A reverse mortgage is one tool in a retirement planning tool belt. Like any tool, used properly it helps to get the job done safely and well. Also like any tool, it can be used inappropriately and be unsafe.
Some of the most common answers about the safety of reverse mortgages provide the truth, but only part of the truth. For example, many people ask if reverse mortgages are safe in regard to property title. It is true that a homeowner who takes out a reverse mortgage keeps the title, but there other title dangers associated with reverse mortgages. Prospective borrowers ask if reverse mortgages are safe from default. It is true that there is never any danger of default on repayment because there are no monthly payments for reverse mortgages. However, failure to meet other requirements of legitimate reverse mortgages can force loan repayment. Additionally some seniors have had loan default problems associated with reverse mortgage scams.
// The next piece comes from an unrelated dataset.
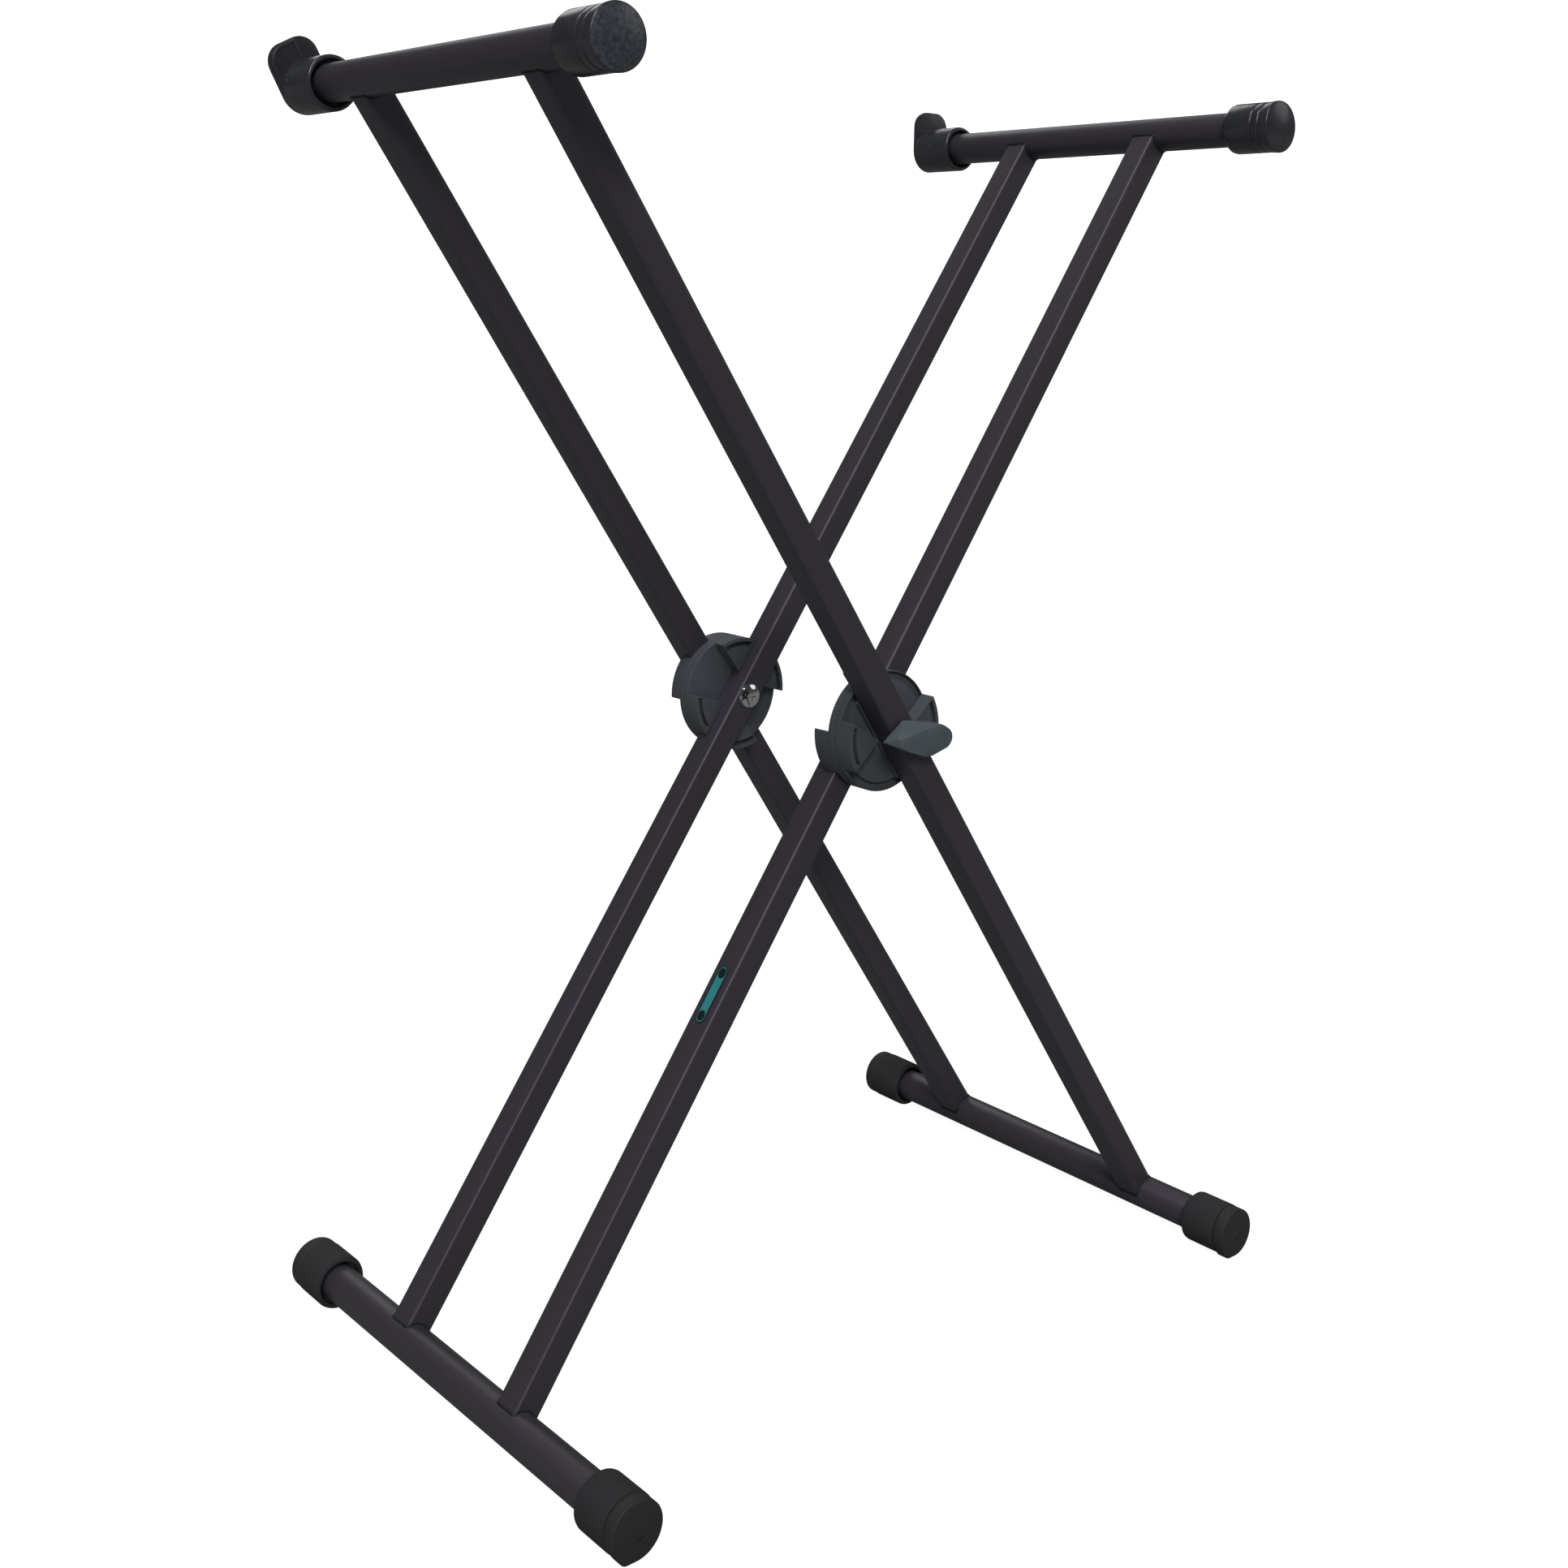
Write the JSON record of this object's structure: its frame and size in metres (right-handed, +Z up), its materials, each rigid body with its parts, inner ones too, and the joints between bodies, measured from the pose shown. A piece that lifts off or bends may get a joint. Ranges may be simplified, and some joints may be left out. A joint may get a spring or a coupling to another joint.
{
  "type": "folding keyboard stand",
  "caption": "Folding X-frame keyboard stand with double-braced welded tube frames, round hubs on one pivot axis, a clamping lever, rubber caps, end stops and levelling feet.",
  "frame": {"origin": "on the floor under the pivot axis, half way along the round tubes", "axes": "+Z up; X is the way the feet spread; Y runs along the round tubes, with the release lever's end at -Y"},
  "size_m": [0.6368, 0.394, 0.8854],
  "materials": {
    "frame_powder_coat": "satin powder coat",
    "black_rubber": "satin moulded rubber",
    "foot_plastic": "semi gloss",
    "hub_nylon": "satin glass-filled nylon",
    "polished_chrome": "polished",
    "zinc_steel": "zinc plated",
    "spring_steel": "dark",
    "white_nylon": "natural nylon",
    "friction_fibre": "matt fibre",
    "badge_teal": "printed film"
  },
  "bodies": {
    "outer_frame": {"outer_front_arm": "frame_powder_coat", "outer_front_arm_spacer": "zinc_steel", "outer_rear_arm": "frame_powder_coat", "outer_rear_arm_spacer": "zinc_steel", "outer_top_tube": "frame_powder_coat", "outer_foot_tube": "frame_powder_coat", "outer_top_cap": "black_rubber", "outer_near_foot_sleeve": "black_rubber", "outer_far_foot_sleeve": "black_rubber", "front_hub_outer_shell": "hub_nylon", "rear_hub_outer_shell": "hub_nylon", "front_clutch_plate": "zinc_steel", "front_friction_disc": "friction_fibre", "front_pivot_bush": "white_nylon", "rear_pivot_bush": "white_nylon", "rear_friction_disc": "friction_fibre", "rear_washer": "zinc_steel"},
    "inner_frame": {"inner_front_arm": "frame_powder_coat", "inner_front_arm_spacer": "zinc_steel", "inner_rear_arm": "frame_powder_coat", "inner_rear_arm_spacer": "zinc_steel", "inner_top_tube": "frame_powder_coat", "inner_foot_tube": "frame_powder_coat", "inner_top_cap": "black_rubber", "inner_near_foot_sleeve": "black_rubber", "inner_far_foot_sleeve": "black_rubber", "front_hub_inner_shell": "hub_nylon", "rear_hub_inner_shell": "hub_nylon", "front_disc_spring": "spring_steel", "rear_clutch_plate": "zinc_steel", "badge": "badge_teal", "front_pivot_bolt": "polished_chrome", "rear_pivot_bolt": "polished_chrome", "rear_lock_nut": "zinc_steel"},
    "thrust_washer": {"thrust_washer": "zinc_steel"},
    "release_lever": {"release_lever": "hub_nylon", "lever_nut": "zinc_steel"},
    "outer_stop": {"outer_keyboard_stop": "black_rubber"},
    "inner_stop": {"inner_keyboard_stop": "black_rubber"},
    "outer_near_ring": {"outer_near_levelling_ring": "foot_plastic"},
    "outer_far_ring": {"outer_far_levelling_ring": "foot_plastic"},
    "inner_near_ring": {"inner_near_levelling_ring": "foot_plastic"},
    "inner_far_ring": {"inner_far_levelling_ring": "foot_plastic"}
  },
  "joints": [
    {"name": "frame_fold", "type": "hinge", "parent": "outer_frame", "child": "inner_frame", "pos_m": [0, 0, 0.42681], "axis": [0, -1, 0], "range_deg": [-34.5, 64.5]},
    {"name": "lever_travel", "type": "slide", "parent": "outer_frame", "child": "thrust_washer", "axis": [0, -1, 0], "range_m": [0, 0.000625]},
    {"name": "lever_turn", "type": "hinge", "parent": "thrust_washer", "child": "release_lever", "pos_m": [0, -0.118, 0.42681], "axis": [0, -1, 0], "range_deg": [0, 180]},
    {"name": "outer_stop_turn", "type": "hinge", "parent": "outer_frame", "child": "outer_stop", "pos_m": [-0.29556, 0.155, 0.8527], "axis": [0, -1, 0], "range_deg": [-35, 90]},
    {"name": "inner_stop_turn", "type": "hinge", "parent": "inner_frame", "child": "inner_stop", "pos_m": [0.29556, 0.161, 0.8527], "axis": [0, -1, 0], "range_deg": [-90, 90]},
    {"name": "outer_near_ring_turn", "type": "hinge", "parent": "outer_frame", "child": "outer_near_ring", "pos_m": [0.28336, -0.19, 0.0185], "axis": [0, -1, 0], "range_deg": [-90, 90]},
    {"name": "outer_far_ring_turn", "type": "hinge", "parent": "outer_frame", "child": "outer_far_ring", "pos_m": [0.28336, 0.19, 0.0185], "axis": [0, -1, 0], "range_deg": [-90, 90]},
    {"name": "inner_near_ring_turn", "type": "hinge", "parent": "inner_frame", "child": "inner_near_ring", "pos_m": [-0.28336, -0.19, 0.0185], "axis": [0, -1, 0], "range_deg": [-90, 90]},
    {"name": "inner_far_ring_turn", "type": "hinge", "parent": "inner_frame", "child": "inner_far_ring", "pos_m": [-0.28336, 0.19, 0.0185], "axis": [0, -1, 0], "range_deg": [-90, 90]}
  ],
  "couplings": [
    {"joint": "lever_travel", "follows": "lever_turn", "m_per_rad": 0.00019894}
  ]
}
The first danger area is title tinkering. Reverse mortgages are only available in the U.S. if all title holders on the property are at least 62 years old. One potential misuse of the reverse mortgage tool would be where one spouse in a married couple was over 62 and the other was significantly younger. That couple might think of taking the younger spouse off title in order to qualify for the reverse mortgage. The couple should not make that decision without consulting an expert in estate planning because it could have very significant consequences on the estates of both spouses.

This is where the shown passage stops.